It is with sadness that we, the Western Massachusetts Writing Project, will need to cancel the April 2nd, 2020 Spring Symposium. As WMWP is affiliated with the UMass system we will be following their decision to cancelled in-person instruction and events from March 23rd to April 3rd.
Refunds have been requested for those who have already paid by credit card. If you have sent a check to pay for the registration fee by mail, it will not be cashed.
Please let us know if you have any questions or concerns. You can reach us at email@example.com.
The theme for this year's symposium is Rewriting the Script: How to Make Change in Classrooms, Schools, and Communities. We are focusing on the challenges of making change in our classrooms, schools, and communities, with the hope that sharing stories, strategies, and successes will inspire and energize our participants.
UMass Center in Springfield
Registration fee (including appetizers): $20.
Full-time undergraduate students: $10.
4:00 Registration and refreshments
5:30 Appetizers and Keynote with Patty Bode
6:00 Optional Writing Time
Participants can choose between four workshops to attend and will have the opportunity to hear a keynote address from the remarkable Patty Bode, a veteran teacher and leader who focuses on innovative teaching, curriculum transformation, and social justice leadership through art integration and community partnerships.
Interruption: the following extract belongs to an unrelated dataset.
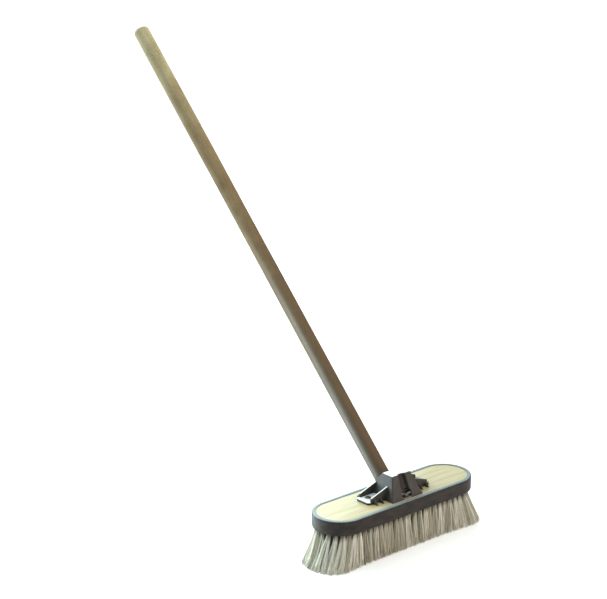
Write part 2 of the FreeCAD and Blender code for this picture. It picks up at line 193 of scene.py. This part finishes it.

For more information, visit Dr. Bode's website.
Teaching Resources and Cultures of Collaboration (Kate Jylkka)
This workshop addresses the importance of sharing teaching resources within and even between academic departments, particularly at the college level. Even though research has shown the benefits of teacher collaboration in student learning, it can be difficult to implement. This workshop explores these difficulties and some potential models for collaboration.
Using Google Sheets for Assessment and Analysis (Tom Fanning, Nicole Goddard, Kevin McKenna)
Participants will learn how to use Google Sheets and Google Add-Ons to attach rubrics to assignments, embed rubrics into assignments, collect data about student performance, analyze data for further instruction, and easily communicate with parents about student progress.
Teaching Students to Write for Real: Real Audiences, Real Purposes, and Real Genres (Jen DiGrazia, Catherine Savini)
How can we get students excited about writing and teach them to write in a variety of contexts? One avenue for this is to provide students the opportunity to write in a variety of genres, for a variety of audiences and purposes. The focus of this workshop will be on teaching students how to conduct genre analyses. Students who learn how to gain access to unfamiliar genres and who understand how genre, audience and purpose shape discourse, are better prepared for college and beyond. Participants in this workshop will leave with a useful exercise that they can easily adapt for their classrooms.